Start of Extracted material

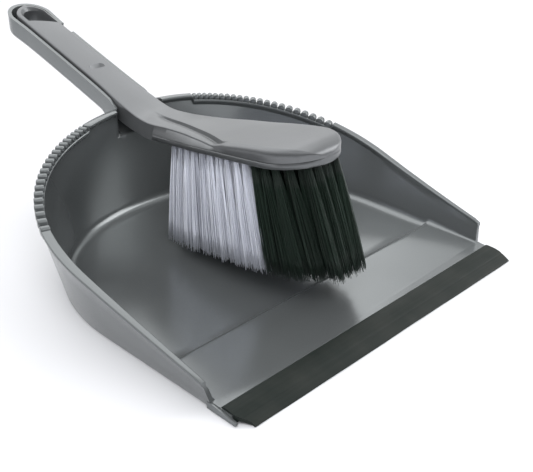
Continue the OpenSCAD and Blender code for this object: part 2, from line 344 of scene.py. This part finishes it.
# Comb: number and height of the teeth, place of the first, their pitch and how fast it grows.
TOOTH_N = 21
TOOTH_H = 3.5
COMB_START = 67.6
PITCH = 1.88
GROWTH = 0.025
# Sides of a tooth's section, and its rounded ends as (distance from the end, part of the radius).
TOOTH_SIDES = 16
TOOTH_ROUND = [(0, 0.76), (0.2, 0.92), (0.6, 1)]


def rim_height(y):
    """Height of the rim above the ground."""
    return RIM_Z + RIM_RISE * y + RIM_GROWTH * y * y


def rim_width(y):
    """Width of the rim's flange, which grows towards the back."""
    return RIM_W + RIM_GAIN * min(1, y / 110)


def fillet_radius(y):
    """The inside corner between floor and wall is tighter towards the front."""
    return lerp(2.2, 7, smooth(y / 70))


def floor_height(y):
    """Height of the tray's floor: a ramp in front of the fold, level behind it."""
    if y < FOLD_Y:
        return lerp(APRON_Z, FOLD_Z, (y - APRON_Y) / (FOLD_Y - APRON_Y))
    return lerp(FOLD_Z, FLOOR, smooth((y - FOLD_Y) / FOLD_L))


def back_point(t):
    """The point at t degrees on the outline's back, and the direction out of it."""
    c, s = math.cos(math.radians(t)), math.sin(math.radians(t))
    point = (HALF_W * c ** (2 / SQUARE), STRAIGHT + ROUND_D * s ** (2 / SQUARE))
    out = Vector((c ** (2 - 2 / SQUARE) / HALF_W, s ** (2 - 2 / SQUARE) / ROUND_D))
    return point, out.normalized()


def tooth_angle(i):
    """Where tooth i stands on the outline's back, in degrees."""
    return COMB_START - PITCH * i - GROWTH * i * i


def tray_section(y, out, comb):
    """The wall's section as (distance outwards, height), from under the floor round to its top.

    comb goes from 0 on the plain rim to 1 where the rim is lower to take the teeth.
    """
    lean = FLARE * abs(out[0]) ** FLARE_POWER
    top = rim_height(y) - comb * TOOTH_H
    under = top - RIM_T
    edge = lean * top + RIM_OUT
    w = rim_width(y)
    outside = [(-3, 0), (-1.2, 0), (-0.35, 0.3), (0, 1)]
    outside += [(lean * z, z) for z in steps(2.5, under - 1.2, 5)]
    flange = [(lean * under + 0.1, under - 0.4), (edge - 0.15, under), (edge, under + 0.3)]
    flange += arc((edge - RIM_R, top - RIM_R), RIM_R, 0, 90, 4)
    flange += arc((edge - w + RIM_R, top - RIM_R), RIM_R, 90, 180, 4)
    flange += [(edge - w, under + 0.5), (edge - w + 0.25, under)]
    inside = [(lean * (under - 2.4) - WALL, under - 2.6)]
    r = fillet_radius(y)
    start = floor_height(y) + r
    inside += [(lean * z - WALL, z) for z in steps(under - 4.5, start + 0.5, 4)]
    wall_x = lean * start - WALL
    fillet = [
        (wall_x - r * (1 - math.cos(a)), start - r * math.sin(a)) for a in radians(0, 90, 7)
    ]
    return outside + flange + inside + fillet


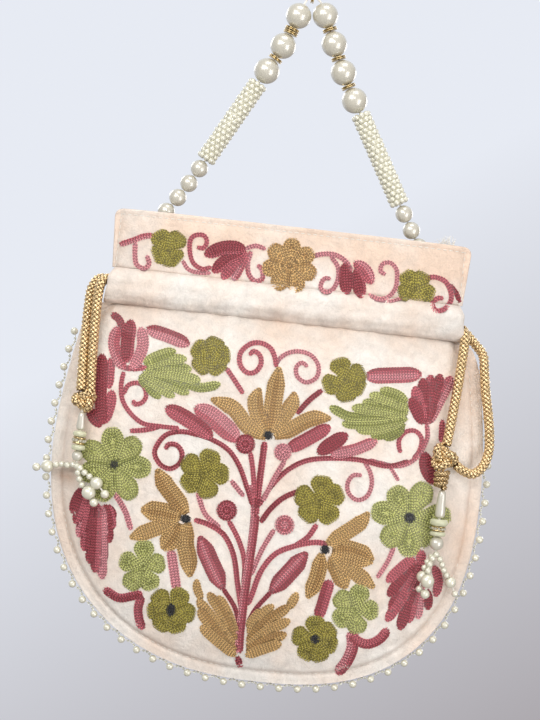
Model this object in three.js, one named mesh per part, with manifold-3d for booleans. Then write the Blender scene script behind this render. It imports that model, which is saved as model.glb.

End of Extracted material

**Aim of the task:** Pull out all lines from the entries above in which the word "behind" appears.

**The response:**
    """Height of the tray's floor: a ramp in front of the fold, level behind it."""
Model this object in three.js, one named mesh per part, with manifold-3d for booleans. Then write the Blender scene script behind this render. It imports that model, which is saved as model.glb.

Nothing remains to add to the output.